Well-Wisher: These differences arose because of the details of his will, which stipulated that the arrangements for his burial obfuscate his burial place. It is related from Imam Ja'far Sadiq that at the time of his death, the Commander of the Faithful told his son, Imam Husain, that after burying him in Najaf, he should prepare four graves for him in four different places: in the Mosque of Kufa, in Rahba, in the house of Ju'da Hira, and in Ghira. The Shia agree that his sacred grave is in Najaf. Whatever they have learned from the Ahle Bait is authentic. The people of the house know best about what relates to the house.
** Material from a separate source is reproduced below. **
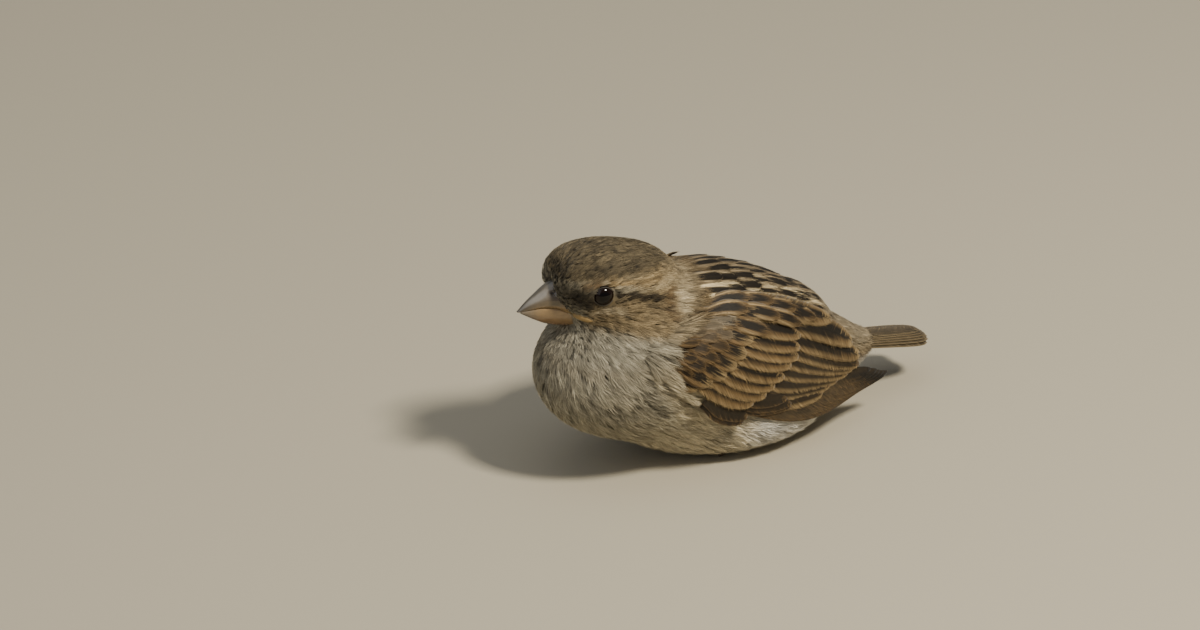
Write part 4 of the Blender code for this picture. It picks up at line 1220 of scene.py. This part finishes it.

I really wonder at your scholars, who have neglected the sayings of the progeny of the Holy Prophet in every matter. They did not inquire about the location of the grave of the father from his own sons in order to learn the truth. It is certain that the children know more about the grave of their father than others do. If any of these current theories had been correct, the Holy Imams would have informed their followers of it. But they have confirmed the location in Najaf, visited the place themselves, and have exhorted their adherents to visit it. Sibt Ibn Jauzi has, in his Tadhkira, mentioned these differences. He says: "The sixth view is that it is in Najaf at the well known place, which is commonly visited. To all appearances, this is the correct view." Similarly, your other scholars, such as Khatib-e Khawarizmi in Manaqib, Muhammad bin Shafi'i in Matalibu's-Su'ul, Ibn Abi'l-Hadid in Sharhe Nahju'l-Balagha, Firuzabadi in his lexicon, Qamus, under the word Najaf, and others, have held that the Commander of the Faithful's grave is located in Najaf.